Dean and I were seat-mates in school during our last year there. We swam together, played baseball and they kindly lent me books of which they had a great many. At school most of the other pupils were a trifle envious of them. They were always better dressed than the majority. They were the only boys who wore long overcoats to school. For this one young lady named them “the Preachers.” In cold weather when they brought their lunches each of them invariably had a delicious-looking red apple which caused the mouths of the other pupils to water.
Dean and I passed the entrance together after which he went away to High School in Stirling. Two years later Arnold passed and he and I went to Trenton High School to which Dean transferred. That was in 1909. (The year Marguerite was born.) I took only one year there and later went to Stirling while they completed their High School education at Trenton. Several years later their family moved away from Bancroft.
I didn’t hear of them again until 1916. At that time I was in Ypres in Belgium. I had received a letter from my sister telling me that both Dean and Arnold were in France or Belgium with the P.P.C.L.I. (Princess Patricia’s Canadian Light Infantry). One day I heard someone mention that a detachment from that regiment was spending the day in the old Cavalry Barracks before going into the line that night. As we were having an unusually quiet day I took the time off and went around there expecting to make inquiries but one of the first men I met was Dean.
He seemed very glad to see me and we spent an enjoyable half hour talking about old times in Bancroft. He informed me that Arnold had gone back to England to train for a commission. He also told me that on a previous tour of duty in the front line he had gone over to the enemy line in a night raid. He had been the bayonet man in his group and he didn’t like that part of it very much so he applied for a transfer to the Lewis Gun section.
In the summer of 1917 I heard that the P.P.C.L.I. were resting at Mont St. Eloy. As I had just come out of Vimy and was staying a few days a couple miles from there, I decided to pay him another visit. I got half a day off and having borrowed a bicycle from the Quartermaster I was soon there. I had no difficulty locating him. He was head of a Lewis Machine Gun crew and seemed to be in good spirits. He told me that Arnold was then a lieutenant but was attached to another unit and he hadn’t seen him since his return to France.
That was the last I ever saw him nor did I hear anything more of them until I returned to Bancroft in July 1919. There I learned that both of them had been killed in those last hectic days of 1918. They were two very fine boys.
HIDDEN TREASURE
In the spring of 1917 our field artillery battery was stationed in the village of Ablain Ste. Nazaire in north-western France. To the east lay the northern end of Vimy Ridge topped by that small elevation destined to become notoriously known as “The Pimple.” The area around the village had been the scene of heavy fighting and the village was little more than a heap of rubble.
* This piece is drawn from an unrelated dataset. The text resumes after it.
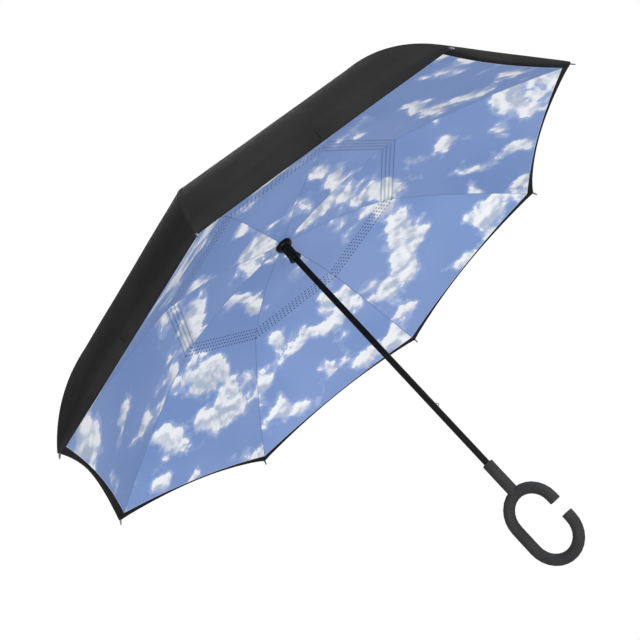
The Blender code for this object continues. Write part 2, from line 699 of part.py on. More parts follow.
def cloth_mesh(profile, name):
    """A shell of flat panels between the ribs, from a rib line of (r, z) points, hemmed in a curve."""
    bm = bmesh.new()
    inner, outer = profile[0][0], profile[-1][0]
    rings = []
    for k, (r, z) in enumerate(profile):
        share = (r - inner) / (outer - inner)
        ring = []
        for rib in range(RIB_COUNT):
            a, b = RIB_AZIMUTH + RIB_STEP * rib, RIB_AZIMUTH + RIB_STEP * (rib + 1)
            for i in range(PANEL_STEPS):
                across = i / PANEL_STEPS
                pull = HEM_SAG * 4 * across * (1 - across) * share**HEM_SAG_POWER
                reach = r - pull
                x = reach * ((1 - across) * math.cos(a) + across * math.cos(b))
                y = reach * ((1 - across) * math.sin(a) + across * math.sin(b))
                ring.append(bm.verts.new((x, y, z - pull * profile_slope(profile, k))))
        rings.append(ring)
    count = RIB_COUNT * PANEL_STEPS
    for low, high in zip(rings, rings[1:]):
        for i in range(count):
            j = (i + 1) % count
            bm.faces.new((low[i], high[i], high[j], low[j]))
    bmesh.ops.recalc_face_normals(bm, faces=bm.faces)
    if sum(face.normal.z for face in bm.faces) < 0:
        bmesh.ops.reverse_faces(bm, faces=bm.faces)
    mesh = bpy.data.meshes.new(name)
    bm.to_mesh(mesh)
    bm.free()
    return mesh


def profile_slope(profile, k):
    """Slope of a rib line just inside one of its points."""
    if k == 0:
        return 0.0
    return (profile[k][1] - profile[k - 1][1]) / (profile[k][0] - profile[k - 1][0])


def add_cloth(name, profile, finish):
    """A cloth shell, given its thickness by a modifier."""
    thing = place(name, cloth_mesh(profile, name), finish)
    wall = thing.modifiers.new("thickness", "SOLIDIFY")
    wall.thickness = CLOTH
    wall.offset = 0.0
    wall.use_even_offset = True
    return thing


def make_finishes():
    return {
        "coat": material("black_coat", (0.012, 0.012, 0.013), 0.28, 0.3),
        "rubber": material("soft_grey_rubber", (0.045, 0.045, 0.046), 0.62),
        "plastic": material("black_plastic", (0.010, 0.010, 0.011), 0.35),
        "gloss": material("glossy_black_plastic", (0.006, 0.006, 0.007), 0.12),
        "steel": material("blackened_steel", (0.05, 0.05, 0.055), 0.40, 0.9),
        "bright": material("zinc_steel", (0.42, 0.43, 0.45), 0.32, 1.0),
        "glass": material("fibreglass", (0.02, 0.02, 0.022), 0.45),
        "black_cloth": material("black_cloth", (0.030, 0.030, 0.032), 0.80),
        "blue_cloth": material("blue_cloth", (0.18, 0.30, 0.60), 0.75),
    }


def add_shaft_group(finish):
    """Everything that stays with the shaft."""
    place("shaft", shaft_mesh(), finish["coat"])
    place("handle", handle_mesh(), finish["rubber"])
    place("top_notch", notch_mesh(), finish["plastic"])
    place("ferrule", ferrule_mesh(), finish["plastic"])
    wire = torus(NOTCH_PIVOT_R, HUB_WIRE_R, NOTCH_PIVOT_Z, HUB_WIRE_STEPS, WIRE_SIDES, "notch_wire")
    place("notch_wire", wire, finish["bright"])
    place("runner_stop_pin", cross_hole(stop_pin_z(), PIN_R, STOP_PIN_LENGTH), finish["bright"])
    place("notch_pin", cross_hole(notch_pin_z(), PIN_R, NOTCH_PIN_LENGTH), finish["bright"])
    for name, (z, up) in zip(("lower_catch", "upper_catch"), catch_places()):
        hook = up * CATCH_TAIL
        mesh = catch_mesh(up)
        mesh.transform(Matrix.Translation((-CATCH_TAIL_X, 0, -hook)))
        place(name, mesh, finish["steel"], matrix=Matrix.Translation((CATCH_TAIL_X, 0, z + hook)))


def add_runner_group(finish):
    """The runner and what slides with it."""
    axis = empty("runner_axis", Matrix.Translation((0, 0, RUNNER_PIVOT_Z)))
    back = Matrix.Translation((0, 0, -RUNNER_PIVOT_Z))
    place("runner", runner_mesh(), finish["plastic"], axis, back)
    place("lining_disc", disc_mesh(), finish["gloss"], axis, back)
    wire = torus(RUNNER_PIVOT_R, HUB_WIRE_R, RUNNER_PIVOT_Z, HUB_WIRE_STEPS, WIRE_SIDES, "runner_wire")
    place("runner_wire", wire, finish["bright"], axis, back)


def add_ribs(finish):
    """Eight sets of channel, joint piece, rod, tip and stretcher, each hung on its own hinge."""
    meshes = [channel_mesh(), joint_mesh(), rod_mesh(), tip_mesh(), stretcher_mesh()]
    channel, joint, rod, tip, stretcher = meshes
    rib_slope, _ = rib_line()
    stretcher_slope, _ = stretcher_line()
    tip_slope = (arc_angle(ROD_STEPS - 1) + arc_angle(ROD_STEPS)) / 2
    for i in range(RIB_COUNT):
        turn = Matrix.Rotation(RIB_AZIMUTH + RIB_STEP * i, 4, "Z")
        number = i + 1
        rib_place = turn @ Matrix.Translation((RUNNER_PIVOT_R, 0, RUNNER_PIVOT_Z))
        rib_place = rib_place @ Matrix.Rotation(-rib_slope, 4, "Y")
        rib_axis = empty(f"rib_axis_{number}", rib_place)
        place(f"rib_channel_{number}", channel, finish["steel"], rib_axis, Matrix.Identity(4))
        place(f"rib_joint_{number}", joint, finish["plastic"], rib_axis, Matrix.Identity(4))
        rod_axis = empty(f"rod_axis_{number}", turn @ Matrix.Translation((JOINT_R, 0, JOINT_Z)))
        place(f"rib_rod_{number}", rod, finish["glass"], rod_axis, Matrix.Identity(4))
        tip_place = Matrix.Translation((RIM_R - JOINT_R, 0, RIM_Z - JOINT_Z))
        tip_place = tip_place @ Matrix.Rotation(tip_slope, 4, "Y")
        place(f"rib_tip_{number}", tip, finish["bright"], rod_axis, tip_place)
        notch_place = turn @ Matrix.Translation((NOTCH_PIVOT_R, 0, NOTCH_PIVOT_Z))
        notch_place = notch_place @ Matrix.Rotation(-stretcher_slope, 4, "Y")
        notch_axis = empty(f"stretcher_axis_{number}", notch_place)
        place(f"stretcher_{number}", stretcher, finish["steel"], notch_axis, Matrix.Identity(4))


def main():
    clear_scene()
    finish = make_finishes()
    add_shaft_group(finish)
    add_runner_group(finish)
    add_ribs(finish)
    add_cloth("outer_canopy", canopy_profile(), finish["black_cloth"])
    add_cloth("lining_canopy", lining_profile(), finish["blue_cloth"])


main()
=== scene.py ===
import math

import bpy
import numpy as np
from mathutils import Matrix, Vector


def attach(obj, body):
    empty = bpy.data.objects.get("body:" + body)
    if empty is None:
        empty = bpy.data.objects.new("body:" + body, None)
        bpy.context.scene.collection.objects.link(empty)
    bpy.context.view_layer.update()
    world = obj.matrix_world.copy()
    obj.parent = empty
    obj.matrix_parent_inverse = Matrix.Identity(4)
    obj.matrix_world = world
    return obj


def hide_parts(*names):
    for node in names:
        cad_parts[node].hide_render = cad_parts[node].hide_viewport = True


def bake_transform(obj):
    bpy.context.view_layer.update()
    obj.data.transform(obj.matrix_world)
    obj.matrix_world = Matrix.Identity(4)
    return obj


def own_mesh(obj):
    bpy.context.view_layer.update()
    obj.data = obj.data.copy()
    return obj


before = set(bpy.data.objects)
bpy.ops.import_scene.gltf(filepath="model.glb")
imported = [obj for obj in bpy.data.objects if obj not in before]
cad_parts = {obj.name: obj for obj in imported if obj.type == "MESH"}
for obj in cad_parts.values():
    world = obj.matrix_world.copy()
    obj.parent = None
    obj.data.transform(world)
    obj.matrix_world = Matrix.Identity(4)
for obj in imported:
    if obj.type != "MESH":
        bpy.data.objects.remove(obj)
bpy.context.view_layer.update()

# Layout shared with the frame: the ribs' angles, and heights and distances from the shaft in metres
RIBS = 8
STEP = 2 * math.pi / RIBS
HALF = STEP / 2
AZIMUTH = math.radians(16.5)
JOINT_R, JOINT_Z = 0.2345, 0.6473
RIM_R, RIM_Z = 0.530, 0.4833
ROD_SLOPE = math.radians(2.0)
ROD_R = 0.0015
CLOTH_LIFT = 0.0031
CANOPY_TOP_Z = 0.7164
FLANGE_R = 0.0145 / math.cos(HALF)
CANOPY_HOLE_R = 0.0057 / math.cos(HALF)
LINING_Z = 0.6222
DISC_R = 0.0155 / math.cos(HALF)
LINING_HOLE_R = 0.0093 / math.cos(HALF)
RING_R, RING_Z = 0.2548, 0.6078

# The frame's two cloths, which the pieces here replace, and their slots
CANOPY_NODE = ("outer_canopy", "black_cloth")
LINING_NODE = ("lining_canopy", "blue_cloth")

# The rod's chord from joint to rim, and the arc over it
ROD_REACH, ROD_DROP = RIM_R - JOINT_R, JOINT_Z - RIM_Z
CHORD_SLOPE = math.atan2(ROD_DROP, ROD_REACH)
ARC_RADIUS = math.hypot(ROD_REACH, ROD_DROP) / (2 * math.sin(CHORD_SLOPE + ROD_SLOPE))
ARC_FIRST, ARC_LAST = -ROD_SLOPE, 2 * CHORD_SLOPE + ROD_SLOPE
ARC_R, ARC_Z = JOINT_R - ARC_RADIUS * math.sin(ARC_FIRST), JOINT_Z - ARC_RADIUS * math.cos(ARC_FIRST)

# Slopes of the rib lines, the share of the arc where the outer canopy first touches it, and steps per curve
CANOPY_TOP_SLOPE = -0.30
TOUCH_SHARE = 1 / 8
DISC_SLOPE, RING_INNER_SLOPE = 0.05, -0.22
RING_OUTER_SLOPE, LINING_RIM_SLOPE = -0.36, -0.56
INNER_STEPS, OUTER_STEPS, ARC_STEPS = 40, 50, 60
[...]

The bottom of our gun-pit was a beautiful tiled floor which must, at one time, have been the kitchen of a very substantial home.
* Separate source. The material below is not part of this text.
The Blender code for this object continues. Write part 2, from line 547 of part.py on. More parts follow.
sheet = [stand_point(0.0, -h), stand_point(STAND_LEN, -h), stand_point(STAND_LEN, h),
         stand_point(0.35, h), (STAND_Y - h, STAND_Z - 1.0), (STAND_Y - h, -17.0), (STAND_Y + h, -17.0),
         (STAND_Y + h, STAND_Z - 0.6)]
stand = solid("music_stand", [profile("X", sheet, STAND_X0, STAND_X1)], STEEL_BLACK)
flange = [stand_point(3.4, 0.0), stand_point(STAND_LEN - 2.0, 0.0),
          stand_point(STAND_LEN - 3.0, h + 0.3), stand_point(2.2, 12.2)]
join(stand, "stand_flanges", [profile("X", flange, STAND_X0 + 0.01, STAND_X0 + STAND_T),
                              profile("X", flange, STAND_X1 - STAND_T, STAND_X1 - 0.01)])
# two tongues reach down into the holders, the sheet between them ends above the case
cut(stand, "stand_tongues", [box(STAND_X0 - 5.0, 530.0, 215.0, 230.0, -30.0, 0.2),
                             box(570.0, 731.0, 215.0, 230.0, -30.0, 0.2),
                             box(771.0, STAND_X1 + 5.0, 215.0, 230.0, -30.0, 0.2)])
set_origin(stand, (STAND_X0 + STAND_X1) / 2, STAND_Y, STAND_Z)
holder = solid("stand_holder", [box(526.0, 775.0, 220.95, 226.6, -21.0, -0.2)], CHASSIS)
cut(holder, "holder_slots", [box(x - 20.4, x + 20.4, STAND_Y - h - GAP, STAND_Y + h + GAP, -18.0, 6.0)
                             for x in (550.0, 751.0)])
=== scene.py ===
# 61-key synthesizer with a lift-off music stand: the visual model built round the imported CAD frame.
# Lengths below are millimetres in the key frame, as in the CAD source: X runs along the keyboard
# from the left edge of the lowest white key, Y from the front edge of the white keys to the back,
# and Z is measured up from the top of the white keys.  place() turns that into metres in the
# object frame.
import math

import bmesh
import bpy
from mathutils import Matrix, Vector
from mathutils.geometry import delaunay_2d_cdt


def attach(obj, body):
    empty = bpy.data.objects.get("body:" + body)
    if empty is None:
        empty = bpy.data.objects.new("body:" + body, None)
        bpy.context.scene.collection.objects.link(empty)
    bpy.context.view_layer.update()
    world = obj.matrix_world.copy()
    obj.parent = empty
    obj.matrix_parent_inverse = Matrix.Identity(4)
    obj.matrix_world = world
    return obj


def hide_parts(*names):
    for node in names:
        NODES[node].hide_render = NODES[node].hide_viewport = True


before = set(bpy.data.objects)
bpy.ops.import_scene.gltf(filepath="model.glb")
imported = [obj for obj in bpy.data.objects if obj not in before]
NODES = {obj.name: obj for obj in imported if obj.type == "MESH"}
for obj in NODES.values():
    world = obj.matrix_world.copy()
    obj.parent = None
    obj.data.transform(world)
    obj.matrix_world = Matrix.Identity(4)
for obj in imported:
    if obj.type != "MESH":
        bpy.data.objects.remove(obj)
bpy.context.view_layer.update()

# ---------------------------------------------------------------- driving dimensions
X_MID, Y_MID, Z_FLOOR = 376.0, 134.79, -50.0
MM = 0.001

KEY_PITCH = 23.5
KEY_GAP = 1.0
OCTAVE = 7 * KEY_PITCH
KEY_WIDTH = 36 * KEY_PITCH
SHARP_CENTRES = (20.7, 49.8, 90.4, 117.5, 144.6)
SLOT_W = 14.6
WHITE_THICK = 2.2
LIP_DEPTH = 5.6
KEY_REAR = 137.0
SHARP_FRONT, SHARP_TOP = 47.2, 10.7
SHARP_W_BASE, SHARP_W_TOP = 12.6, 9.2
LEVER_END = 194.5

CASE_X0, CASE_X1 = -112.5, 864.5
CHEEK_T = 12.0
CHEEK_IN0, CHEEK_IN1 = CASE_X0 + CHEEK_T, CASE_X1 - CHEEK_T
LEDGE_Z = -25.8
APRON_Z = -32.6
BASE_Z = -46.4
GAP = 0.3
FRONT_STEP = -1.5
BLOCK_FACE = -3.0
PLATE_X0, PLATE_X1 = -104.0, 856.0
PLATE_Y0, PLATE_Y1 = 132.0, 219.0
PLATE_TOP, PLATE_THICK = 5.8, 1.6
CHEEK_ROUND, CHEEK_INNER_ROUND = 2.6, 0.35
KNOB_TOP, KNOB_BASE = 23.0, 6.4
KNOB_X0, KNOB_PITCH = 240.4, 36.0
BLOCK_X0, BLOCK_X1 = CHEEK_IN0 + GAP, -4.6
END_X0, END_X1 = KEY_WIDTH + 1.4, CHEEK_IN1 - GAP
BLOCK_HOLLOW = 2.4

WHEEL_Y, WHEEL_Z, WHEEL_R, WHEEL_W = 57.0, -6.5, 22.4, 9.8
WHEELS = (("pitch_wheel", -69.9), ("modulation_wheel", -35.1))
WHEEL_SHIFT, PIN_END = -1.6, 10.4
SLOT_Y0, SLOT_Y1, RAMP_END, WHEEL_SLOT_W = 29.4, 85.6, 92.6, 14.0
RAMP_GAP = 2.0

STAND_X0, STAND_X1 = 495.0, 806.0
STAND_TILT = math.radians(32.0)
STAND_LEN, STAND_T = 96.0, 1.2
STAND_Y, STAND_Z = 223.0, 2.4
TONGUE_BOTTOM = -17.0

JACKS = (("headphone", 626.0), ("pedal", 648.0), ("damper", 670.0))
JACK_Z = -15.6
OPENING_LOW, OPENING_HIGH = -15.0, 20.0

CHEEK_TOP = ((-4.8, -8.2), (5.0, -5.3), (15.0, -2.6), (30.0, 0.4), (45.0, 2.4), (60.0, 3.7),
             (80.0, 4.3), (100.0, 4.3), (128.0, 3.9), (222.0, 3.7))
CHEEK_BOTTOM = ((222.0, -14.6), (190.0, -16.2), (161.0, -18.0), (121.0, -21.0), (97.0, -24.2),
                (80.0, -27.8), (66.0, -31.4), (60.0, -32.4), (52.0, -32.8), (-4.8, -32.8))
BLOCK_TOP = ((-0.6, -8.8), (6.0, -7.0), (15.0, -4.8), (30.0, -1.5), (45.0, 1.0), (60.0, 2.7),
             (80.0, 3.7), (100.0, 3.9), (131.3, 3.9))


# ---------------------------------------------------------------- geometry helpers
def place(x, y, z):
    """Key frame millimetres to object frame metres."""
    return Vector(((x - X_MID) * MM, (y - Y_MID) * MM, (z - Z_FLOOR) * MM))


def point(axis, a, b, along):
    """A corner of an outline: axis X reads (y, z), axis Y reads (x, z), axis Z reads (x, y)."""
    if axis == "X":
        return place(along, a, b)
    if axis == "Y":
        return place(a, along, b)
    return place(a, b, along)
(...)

One morning two visitors entered the village, an old Frenchman and his grand-daughter, former residents. They had obtained permission from headquarters to enter the village for the purpose of recovering a treasure that the old man had buried in his garden before the family’s hurried departure in the face of the approaching enemy.
A small party was detailed to render any possible assistance.
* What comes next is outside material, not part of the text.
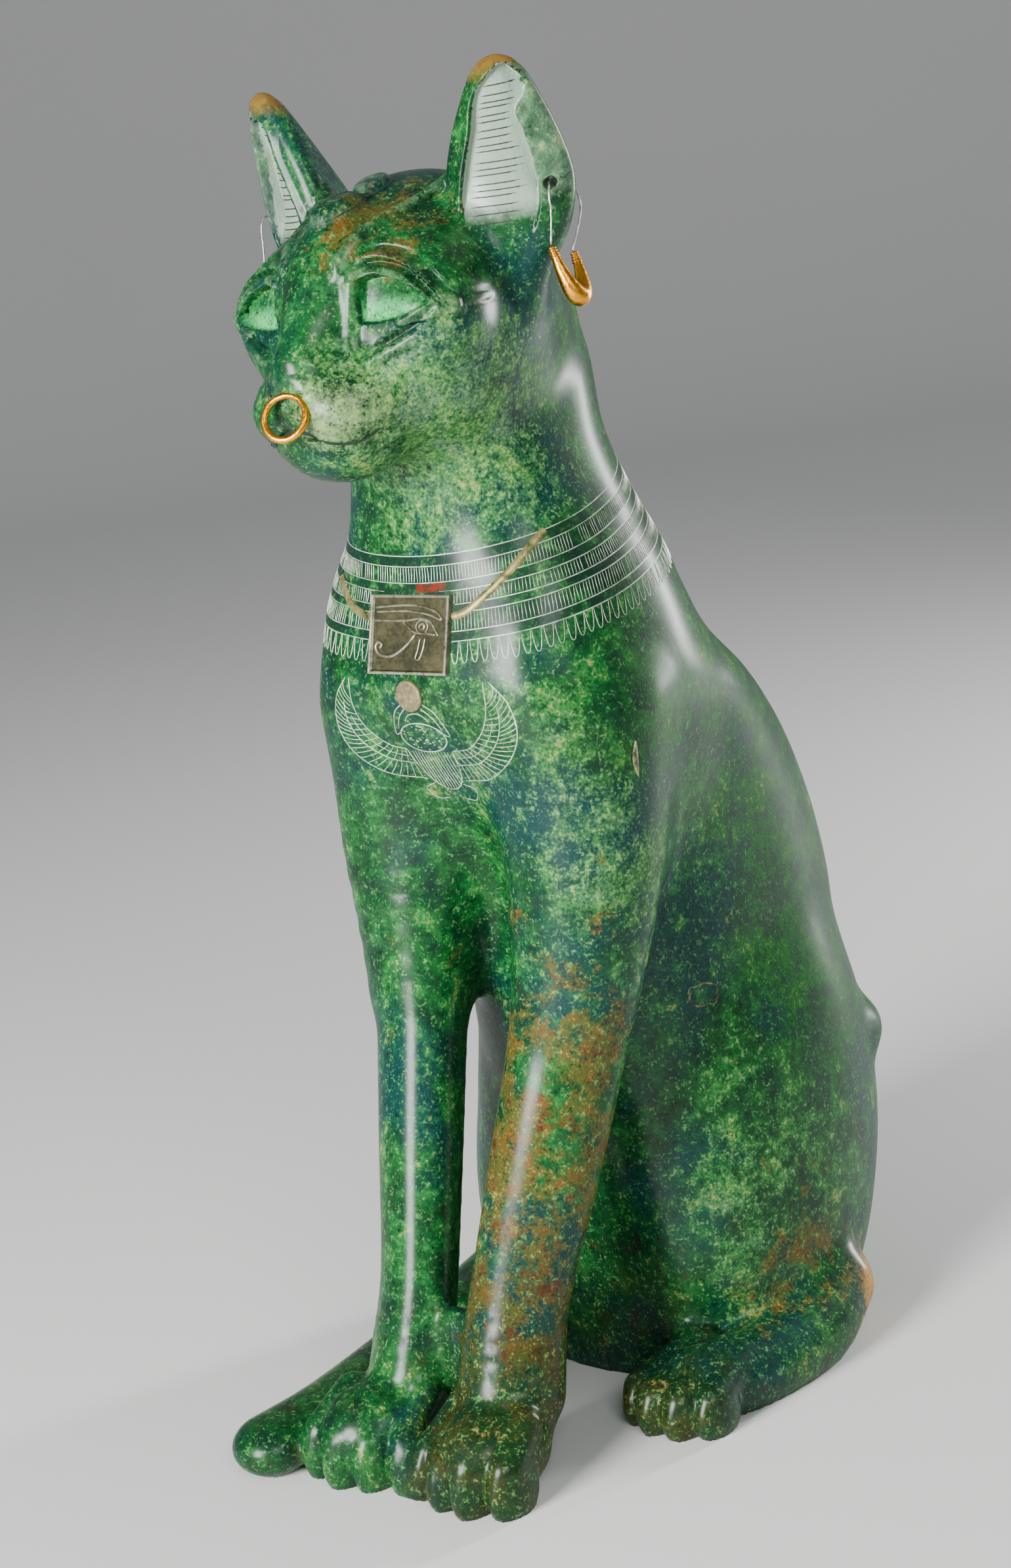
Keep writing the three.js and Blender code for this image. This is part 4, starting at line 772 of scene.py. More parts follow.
class Ridges:
    """Low ridges of mesh along runs of points on the bronze, gathered into one piece."""

    def __init__(self):
        self.vertices, self.faces, self.count = [], [], 0

    def add(self, runs, width, profile=((-0.5, -0.12), (0, 0.13), (0.5, -0.12)), pointed=0.35):
        """Runs are count by points by 3; a profile gives shares of the width and heights."""
        runs = np.asarray(runs, float)
        if runs.ndim == 2:
            runs = runs[None]
        count, length, _ = runs.shape
        normals, _ = slope_at(cat_distance, runs.reshape(-1, 3))
        normals = normals.reshape(runs.shape)
        ahead = np.gradient(runs, axis=1)
        across = np.cross(ahead, normals)
        across /= np.linalg.norm(across, axis=-1, keepdims=True) + 1e-9
        taper = pointed
        if np.isscalar(pointed):
            taper = np.ones(length)
            taper[[0, -1]] = pointed
        rows = [runs + across * (share * width * taper)[:, None] + normals * rise for share, rise in profile]
        columns = len(rows)
        self.vertices.append(np.stack(rows, 2).reshape(-1, 3))
        index = self.count + np.arange(count * length * columns).reshape(count, length, columns)
        a, b = index[:, :-1, :-1], index[:, 1:, :-1]
        c, d = index[:, 1:, 1:], index[:, :-1, 1:]
        self.faces.append(np.stack([a, d, c, b], -1).reshape(-1, 4))
        self.count += count * length * columns

    def piece(self, name, hidden=None):
        """The ridges as one object, without what stands off the bronze or is hidden."""
        vertices, faces = np.concatenate(self.vertices), np.concatenate(self.faces)
        vertices = np.clip(vertices, smallest, largest)
        lying = np.abs(cat_distance(vertices)) < 1
        faces = faces[lying[faces].all(1)]
        if hidden is not None:
            faces = faces[~hidden(vertices[faces].mean(1))]
        used, faces = np.unique(faces, return_inverse=True)
        return new_piece(name, vertices[used], faces.reshape(-1, 4))


plaque_centre, plaque_size = np.array([0, -59.2, 256.0]), np.array([31.0, 23.8])


def under_plaque(p):
    """Which points lie behind the plaque or close round it."""
    beside, above = np.abs(p[:, 0]), np.abs(p[:, 2] - plaque_centre[2])
    return (beside < plaque_size[0] / 2 + 0.5) & (above < plaque_size[1] / 2 + 0.5) & (p[:, 1] < -40)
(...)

It took only a few moments to discover that both visitors were in difficulty. They couldn’t pick out any degree of accuracy the location of their former home. After several hours of stumbling over debris and among shell holes they decided to give up – physically tired and disappointed. The old gentleman thanked us, said “Goodbye!” and with the girl wiping tears from her cheeks they started slowly down the road, a pathetic-looking pair.
I have often wondered if they ever recovered the treasure or was it lost for all time?
THE NEXT TREAURE
It was April 1917, two days after the start of the Battle of Vimy Ridge that our field artillery finally completed the trek over the ridge and dropped down into the valley that separates the town of Vimy from the ridge. Weary from the rough going we billeted down in a loft that three days before had been occupied by enemy soldiers.
Early next morning we set about digging gun-pits in a garden. It was easy digging and soon we hit something solid. At first we thought it was a rock but further investigation revealed an earthenware jar about a foot high and six inches in diameter. Whatever was inside rattled. Removing the cork, we found real gold coins. Various sizes! We saw ten-franc pieces, twenty francs, some one hundred francs. The lower half of the jar seemed to be filled with five-franc pieces.
The Commanding Officer replaced the cork and carried the jar away. That was the last I saw of the treasure. During the hectic and busy weeks that followed I almost forgot about the treasure. As the finder was not a member of our gun-crew I never learned of the value of the find (it must have been considerable) nor what became of it but of this I am sure, that the man who hastily buried his life’s savings before fleeing from the village never saw any of it.